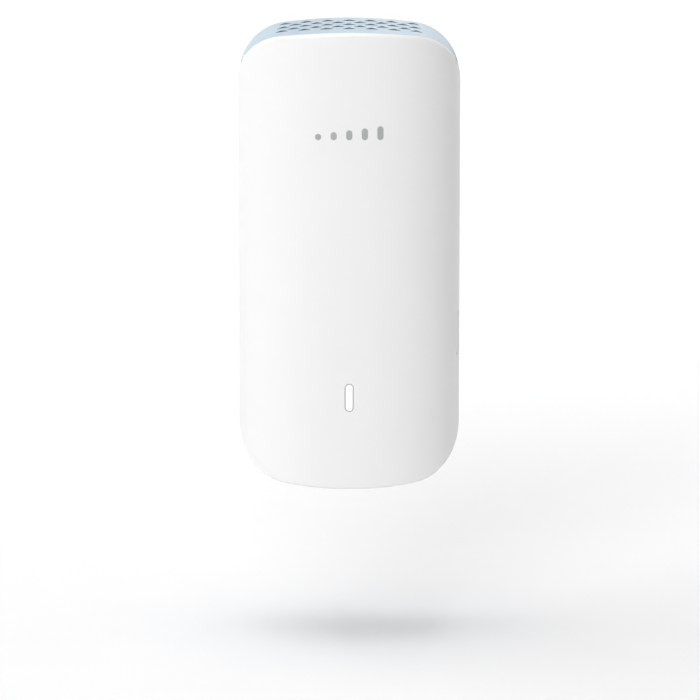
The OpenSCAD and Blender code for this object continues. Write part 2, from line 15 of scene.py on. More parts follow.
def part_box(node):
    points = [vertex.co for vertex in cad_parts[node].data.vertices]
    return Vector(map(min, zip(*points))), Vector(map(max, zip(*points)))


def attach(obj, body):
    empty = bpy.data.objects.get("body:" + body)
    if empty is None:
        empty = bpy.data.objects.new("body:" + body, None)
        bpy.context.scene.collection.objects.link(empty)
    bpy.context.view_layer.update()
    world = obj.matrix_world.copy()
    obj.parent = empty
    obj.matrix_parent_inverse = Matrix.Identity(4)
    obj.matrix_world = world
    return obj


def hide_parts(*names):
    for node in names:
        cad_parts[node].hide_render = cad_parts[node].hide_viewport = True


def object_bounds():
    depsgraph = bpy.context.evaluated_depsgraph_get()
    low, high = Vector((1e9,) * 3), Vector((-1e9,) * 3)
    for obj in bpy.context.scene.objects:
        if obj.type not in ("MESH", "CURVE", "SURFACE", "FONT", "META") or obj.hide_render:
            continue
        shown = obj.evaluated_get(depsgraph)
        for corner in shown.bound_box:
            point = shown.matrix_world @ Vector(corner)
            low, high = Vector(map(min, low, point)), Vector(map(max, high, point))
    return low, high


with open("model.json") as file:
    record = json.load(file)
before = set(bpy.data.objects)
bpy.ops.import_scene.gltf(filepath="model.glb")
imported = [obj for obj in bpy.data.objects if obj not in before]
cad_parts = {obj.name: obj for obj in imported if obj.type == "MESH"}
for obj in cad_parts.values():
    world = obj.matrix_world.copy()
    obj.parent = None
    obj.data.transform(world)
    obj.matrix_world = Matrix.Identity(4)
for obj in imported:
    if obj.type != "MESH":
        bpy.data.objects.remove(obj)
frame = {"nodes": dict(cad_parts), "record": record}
cad_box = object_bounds()

MM = 0.001

# ---- Sizes of the body, from the frame ----

cover_low, cover_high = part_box("front_cover")
HALF_W = cover_high[0]
Z_LOW, Z_TOP = cover_low[2], cover_high[2]
Z_MID = (Z_LOW + Z_TOP) / 2
FRONT_Y = cover_low[1]
SEAM_Y = -16 * MM  # where the two shells meet
CURVE_D = SEAM_Y - FRONT_Y  # depth of the curved front
FRONT_POWER = 2.5
CORNER_R = 14.5 * MM
CROWN_R = 140 * MM
WALL = 1.8 * MM
BACK_WALL = 2.4 * MM
FIT = 0.15 * MM  # gap between shells

# Centres of the corner and crown arcs of the front outline
CORNER_X = HALF_W - CORNER_R
CROWN_RISE = math.sqrt((CROWN_R - CORNER_R) ** 2 - CORNER_X**2)
CROWN_ANGLE = math.acos(CORNER_X / (CROWN_R - CORNER_R))
CORNER_Z = Z_TOP - CROWN_R + CROWN_RISE

# Light window low on the front; each gap is the one between a piece and its hole
WINDOW_Z = 4 * MM
WINDOW_W = 1.9 * MM
WINDOW_L = 7.4 * MM
WINDOW_GAP = 0.28 * MM

# Cap of the setup button, in the right side
BUTTON_Y = -24 * MM
BUTTON_Z = (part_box("setup_button")[0][2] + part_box("setup_button")[1][2]) / 2
BUTTON_W = 4.2 * MM
BUTTON_L = 12.2 * MM
BUTTON_GAP = 0.2 * MM

# Rating label, in a recess of the rear face
LABEL_Z = 54 * MM
LABEL_HALF = 19.8 * MM
RECESS_HALF = 20 * MM


# ---- Curves of the body ----


def plan(angle, inset=0.0):
    """Point of the front cover seen from above: 0 is the right seam, pi/2 the middle."""
    power = 2 / FRONT_POWER
    x = (HALF_W - inset) * abs(math.cos(angle)) ** power
    y = SEAM_Y - (CURVE_D - inset) * max(0.0, math.sin(angle)) ** power
    return math.copysign(x, math.cos(angle)), y


def plan_y(x, inset=0.0):
    """Front surface at x, seen from above."""
    share = min(1.0, abs(x) / (HALF_W - inset))
    return SEAM_Y - (CURVE_D - inset) * (1 - share**FRONT_POWER) ** (1 / FRONT_POWER)


def plan_x(y, inset=0.0):
    """Side surface at y, seen from above."""
    share = min(1.0, max(0.0, (SEAM_Y - y) / (CURVE_D - inset)))
    return (HALF_W - inset) * (1 - share**FRONT_POWER) ** (1 / FRONT_POWER)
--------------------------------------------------
Look through the listing above. Pick out each line with "json" and copy it.

with open("model.json") as file:
    record = json.load(file)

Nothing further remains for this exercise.